Батюшка ответил: «Это очень хорошо. Правда, ортодоксам вы всё равно ничего не докажете, а вот людям колеблющимся… Помню, лет двадцать назад нынешний митрополит, – он назвал имя одного из известных иерархов, – говорил мне, что он ставит своей основной задачей борьбу с русской религиозной философией».
– Но сейчас он, кажется, изменил свой взгляд на предмет?
– Может быть. Впрочем, я его за язык не тянул, сам сказал. Значит, крепко это в нём сидело, да и вряд ли выветрилось.
…Отца Александра ждали другие требы. Мы простились, и я обещал ему исполнить поручение. Увы, понимание часто приходит слишком поздно. Почувствуй я тогда, что он прощается, может быть, слушал бы более внимательно, может быть, не стал бы откладывать на другой раз некоторые лично важные вопросы, да и больше ценил бы каждое слово, сказанное отцом Александром в эту последнюю встречу.[127]
Надежда Волконская
В июне 1990 года, прежде чем отправиться во Францию в продолжительный отпуск, я навестила отца вместе со своей подругой Ниной. Она хотела попросить у него благословение. Моя подруга отметила, что он был очень рад, увидев меня вновь. Однако на его лице я снова увидела смерть. На этот раз я решила не допускать мысли об этом, говоря себе: «Ты всегда думаешь, что ты его больше не увидишь. А он всегда на своём месте, поэтому не беспокойся!»

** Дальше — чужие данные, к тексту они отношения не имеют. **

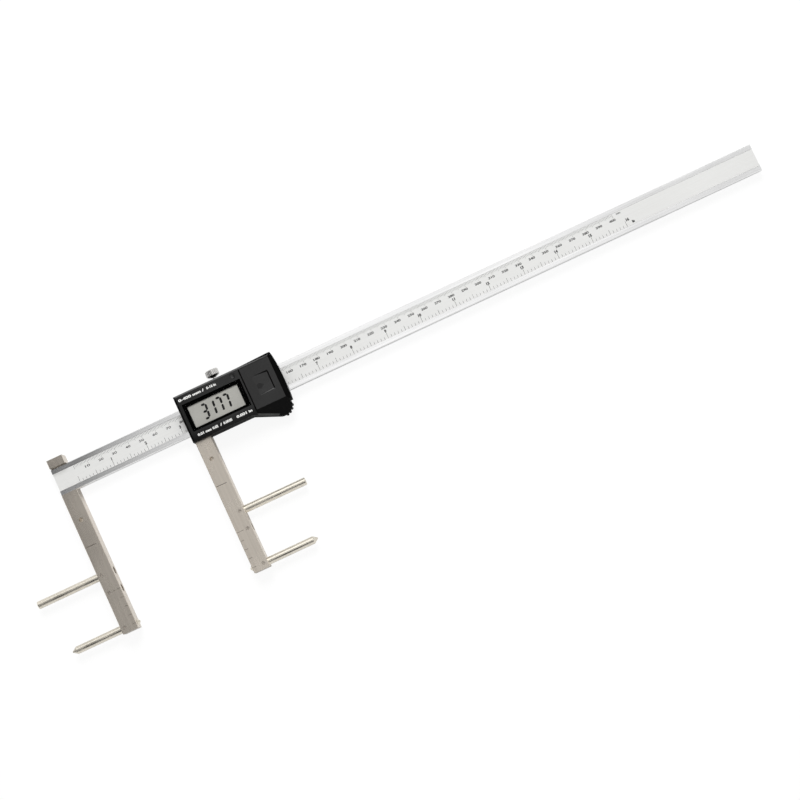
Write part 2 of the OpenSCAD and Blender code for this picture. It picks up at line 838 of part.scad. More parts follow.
contact_w = 4;
contact_inset = 2;
contact_gap = 0.1;
contact_touch = 0.05;
contact_drop = 0.6;
contact_x = cell_x - cell_d / 2 + contact_inset;

// Slots through the tray's floor for the two contacts
module contact_slots() {
  g = contact_gap;
  block([contact_x - g, cell_y - contact_w / 2 - g, cell_z - contact_t],
        [cell_x + contact_w / 2, cell_y + contact_w / 2 + g, cell_z + eps]);
  block([contact_x - g, cell_y - contact_w / 2 - g, 0],
        [contact_x + contact_t + g, cell_y + contact_w / 2 + g, cell_z]);
  block([cell_x - contact_w / 2 - g, side_contact_y - contact_t - g, 0],
        [cell_x + contact_w / 2 + g, side_contact_y + 1, cover_z]);
}

side_contact_y = cell_y - cell_d / 2 - contact_touch;

module battery_contacts() {
  w = contact_w / 2;
  cap_z = cell_z - contact_t;
  color("gold")
  at_slider() {
    block([contact_x, cell_y - w, cap_z], [cell_x + w - contact_gap, cell_y + w, cell_z]);
    block([contact_x, cell_y - w, board_face], [contact_x + contact_t, cell_y + w, cap_z + eps]);
    block([cell_x - w, side_contact_y - contact_t, board_face],
          [cell_x + w, side_contact_y, cover_z - contact_drop]);
  }
}

// The cell's can stands over a smaller cap at its foot
cell_cap_h = 0.5;
cell_cap_inset = 0.6;

module battery_cell() {
  color("silver")
  at_slider()
  translate([cell_x, cell_y, cell_z]) {
    cylinder(d = cell_d - 2 * cell_cap_inset, h = cell_t);
    translate([0, 0, cell_cap_h]) cylinder(d = cell_d, h = cell_t - cell_cap_h);
  }
}

// The thumb recess: its floor slopes down to the deep end, and its other walls slope at 45 degrees
module thumb_recess() {
  d = recess_depth;
  half = recess_h / 2;
  over = 0.5;
  ramp = (recess_len - d) / d;
  translate([cover_end - recess_inset, cell_y, slider_front]) intersection() {
    rotate([90, 0, 0]) linear_extrude(far, center = true)
      polygon([[-recess_len - over * ramp, over], [-d, -d], [over, over]]);
    rotate([90, 0, 90]) linear_extrude(far, center = true)
      polygon([[-half - over, over], [d - half, -d], [half - d, -d], [half + over, over]]);
  }
}

module battery_cover() {
  color([0.24, 0.24, 0.25])
  at_slider()
  difference() {
    union() {
      block([cover_x, cover_low, cover_z], [cover_end, cover_top, slider_front]);
      block([cover_x, cover_low - tongue_out, cover_z],
            [cover_end, cover_top + tongue_out, cover_z + tongue_t]);
    }
    thumb_recess();
  }
}

// Button

button_drop = 0.2;
button_top = slider_front - button_drop;
button_flange = 0.5;
button_flange_t = 0.9;
button_foot_d = 2;
switch_h = 1.4;
switch_gap = 0.05;
switch_low = [-2, -1.8, 0];
switch_high = [2, 1.8, 1];
flange_gap = 0.1;
flange_z = ceiling_z - flange_gap;

module zero_button() {
  foot = board_face + switch_h + button_travel + switch_gap;
  color([0.3, 0.3, 0.3])
  translate([slider_x + button_x, button_y, 0]) {
    translate([0, 0, flange_z - button_flange_t]) {
      cylinder(d = button_d, h = button_top - flange_z + button_flange_t);
      cylinder(d = button_d + 2 * button_flange, h = button_flange_t);
    }
    translate([0, 0, foot]) cylinder(d = button_foot_d, h = flange_z - foot - button_flange_t / 2);
  }
}

module button_switch() {
  color("dimgray")
  translate([slider_x + button_x, button_y, board_face]) {
    block(switch_low, switch_high);
    cylinder(d = button_foot_d, h = switch_h);
  }
}

beam();
scale_strip();
scale_label();
fixed_jaw();
fixed_jaw_screws();
fixed_long_pin();
fixed_pointed_pin();
fixed_arm_set_screws();
sliding_jaw();
sliding_jaw_screws();
sliding_long_pin();
sliding_pointed_pin();
sliding_arm_set_screws();
slider_frame();
gib_strip();
gib_screws();
lock_screw();
display_housing();
housing_screws();
display_window();
lcd_holder();
lcd_panel();
rubber_connector();
circuit_board();
sensor_board();
board_screws();
battery_cell();
battery_contacts();
battery_cover();
zero_button();
button_switch();
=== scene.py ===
import json
import math

import bmesh
import bpy
from mathutils import Matrix, Vector


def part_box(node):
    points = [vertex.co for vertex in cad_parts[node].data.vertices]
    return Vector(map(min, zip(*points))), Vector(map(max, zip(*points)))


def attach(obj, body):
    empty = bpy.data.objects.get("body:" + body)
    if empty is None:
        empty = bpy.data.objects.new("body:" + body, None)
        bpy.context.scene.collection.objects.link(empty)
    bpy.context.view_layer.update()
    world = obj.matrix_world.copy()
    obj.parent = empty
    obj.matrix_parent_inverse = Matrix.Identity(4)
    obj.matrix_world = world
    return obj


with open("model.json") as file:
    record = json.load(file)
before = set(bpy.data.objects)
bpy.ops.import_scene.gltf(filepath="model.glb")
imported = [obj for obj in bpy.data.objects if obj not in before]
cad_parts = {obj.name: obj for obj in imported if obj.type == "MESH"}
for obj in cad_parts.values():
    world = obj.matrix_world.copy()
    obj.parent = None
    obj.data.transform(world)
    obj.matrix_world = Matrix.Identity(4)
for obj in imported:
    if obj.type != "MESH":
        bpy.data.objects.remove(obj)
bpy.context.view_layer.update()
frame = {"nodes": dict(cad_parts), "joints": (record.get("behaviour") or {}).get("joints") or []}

# Lengths are in metres. X runs along the beam, Y across it and Z up towards the viewer.
MM = 0.001
INCH = 25.4 * MM

# Camera: its place, its tilt about X and Y, its turn about its own axis, and its lens on a 36 mm sensor
CAMERA_PLACE = (215 * MM, -174.7 * MM, 1256 * MM)
CAMERA_TILT_X = math.radians(5.83)
CAMERA_TILT_Y = math.radians(-0.545)
CAMERA_TURN = math.radians(-25.02)
CAMERA_LENS = 84.13
CAMERA_SENSOR = 36

# Thickness of the ink and of the arms' dark marks
INK = 0.01 * MM

BEAM_BODY = "beam_body"
SLIDER_BODY = "slider_body"
COVER_BODY = "battery_cover_body"
BUTTON_BODY = "zero_button_body"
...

Немного успокоенная, я уехала в отпуск. Было уже начало сентября, точнее, 9 сентября. Около четырёх часов утра я увидела во сне своего отца, который получил удар по голове и упал мне на руки. Я испытала при соприкосновении с ним благодатное тепло и говорю ему: «Я ничего не понимаю, отец, ведь ты уже умер». Я проснулась. По-видимому, произошло что-то серьёзное. Не в состоянии заснуть снова, я встала разбитая.
Через некоторое время раздался телефонный звонок. Звонила моя подруга Вера из Москвы. Она сообщила мне о смерти отца Александра, не вдаваясь в подробности, и попросила меня известить всех наших друзей. Что я и сделала. Так как он постоянно плохо выглядел, я решила, что его кончина вызвана сердечным приступом. Но после полудня мне позвонил наш друг из Нью-Йорка, чтобы также сообщить мне эту ужасную новость. Он добавил: «Да, да, он был убит топором!» Подавленная, я всем своим существом отказывалась этому верить. Невозможно, это просто невозможно! На следующее утро мне позвонил Жорж и подтвердил, что отец Александр убит именно топором. Надо было признать очевидное. Эту смерть и то, как она случилась… Нет слов. Я знала, что у отца Александра были враги, но я не предполагала, что они смогут осуществить на деле свои угрозы. Учитывая разницу во времени в два часа между Парижем и Москвой, я поняла, что мой сон приснился мне в момент самого убийства.
Екатерина Гениева
Отца Александра Меня убили ранним утром 9 сентября 1990 года. Виделась я с ним последний раз вечером 7 сентября. Встреча наша произошла не как обычно, в церкви Сретения в Новой Деревне, но в Библиотеке иностранной литературы, где отец Александр был частым и желанным гостем. 7 сентября по заранее оговорённому расписанию он начал свой второй курс, историю Библии; первый («Символ веры») при огромном стечении народа он читал на протяжении всего 1989 года.
Встретились мы после долгого перерыва. Летом то он был в отъезде (в Италии), то я. Потому и радость моя от встречи с ним была особенной, и вопросов, тем для разговора накопилось немало. Отец Александр приехал в библиотеку в 17:45. Лекция начиналась в 18:00, а потому у него было несколько минут, чтобы перевести дух, – до этого была лекция в Литературном институте, а ещё раньше – литургия, требы и на протяжении всего дня – встречи, разговоры.
«Выпьете чаю?» – спросила я. «Да, – сразу ответил отец Александр, – я ужасно голоден. Три дня ничего не ел». – «Так уж три дня?» – «Да, – обезоруживающе улыбаясь, сказал он, – писал». Мне бы спросить, что он так погружённо писал, ведь известно, что убийца вырвал портфель, в котором была эта рукопись. Но отец Александр всё время что-то писал, к тому же я судорожно соображала, чем его накормить, – была пятница, постный день.